SIG spotlight: Serious Games in the Humanities and Heritage domain

Humanities and Heritage comprehend all the disciplines dealing with  Manhood: its history, language, art, behaviour, societal structure, belief, including its environment. In other words, Humanities and Heritage (H&H) are all what concerns Man (as an individual or a society) and his existence in space and time.

Unfortunately, in these critical times for the global economy, governments pay less and less attention to culture. “You can’t eat culture” said the former Italian ministry of economy commenting the public funding reduction to the cultural sector.  Thus ICTs (and serious games in particular) provide powerful (and relatively cheap) tools to build cultural heritage applications enabling a better understanding and appreciation of our present and past, supporting the preservation, reproduction, representation and fruition of artefacts, sites and intangible goods. The majority of serious games in the field of H&H address the general public and have the great ambition of raising the awareness and the love for culture.

Among the many objectives for SGs in the domain I will stress here two of them: cultural awareness and cultural heritage.

In spite of the globalization, there is still an surprising ignorance (if not xenophobia or even racism) towards different cultures or little sensitivity and respect for the conditions of minorities. I believe that SGs are really effective in this sense: they are able to realistically make you walk in somebody else’ shoes, being it a Third World Farmer, an Austrian tourist in Japan (ICURA), a Spartan soldier in 480 B.C (The Battle of Thermopylae), the curator of an art museum (Thiatro), or Cleopatra (Cleopatra’s mystery). It is through empathy with the game character that we can actually succeed in deeply understanding historical events, different cultures, other’s feelings, problems and decisions or behaviours. And indeed considering others’ points of view, situations and difficulties is the first step towards better coexistence. This is true not only at global / societal scale, but also at individual scale: imagine how it feels to hear your husband complaining about a hard day at work, while your daily schedule has been something like: dress up children – take them to school – go to work – do the shopping – take the children home – do some housekeeping – prepare for supper! And he wonders why you are so nervous?!?!? Well, make him play Soccer Mom (just to start with)!

Re-focusing a bit on culture and cultural heritage in particular, we are currently witnessing a huge effort at European level towards the long-term preservation and accessibility of digital heritage through many initiatives, for instance Europeana (www.europeana.eu). While multimedia archives and the digitization of artefacts and sites offer easy access to cultural content to people regardless space and time constraints, it is through game mechanics that the large public could be motivated to explore these impressive resources.

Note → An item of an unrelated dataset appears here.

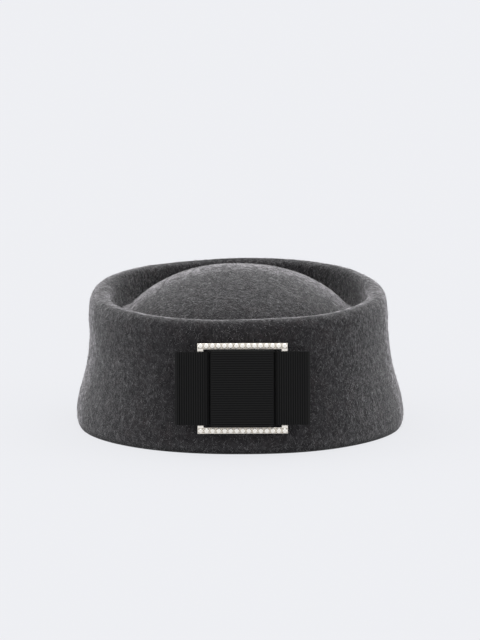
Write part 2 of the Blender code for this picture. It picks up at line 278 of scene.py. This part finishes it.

SGs can enable potential tourists to explore a realistic and engaging virtual environment which leaves them thirsting for more; UNESCO sites, palaces, interesting lives, can become interactive scenarios raising enthusiasm about the rich history and culture or a place. In turn, by increasing interaction, visitors will be encouraged to act on their new interests in reality.

In this respect Serious Games for H&H have the potential to reach and engage a vast amount of people, especially the youngster who are more acquainted with game mechanics. I think the best SGs in this domain can do is to grow children’s curiosity on the world around them, making them eager to explore it and to understand the past and its effects on the present. This is the way to shape new generations of more responsible citizens, aware about the impact of today’s actions and behaviours over our future.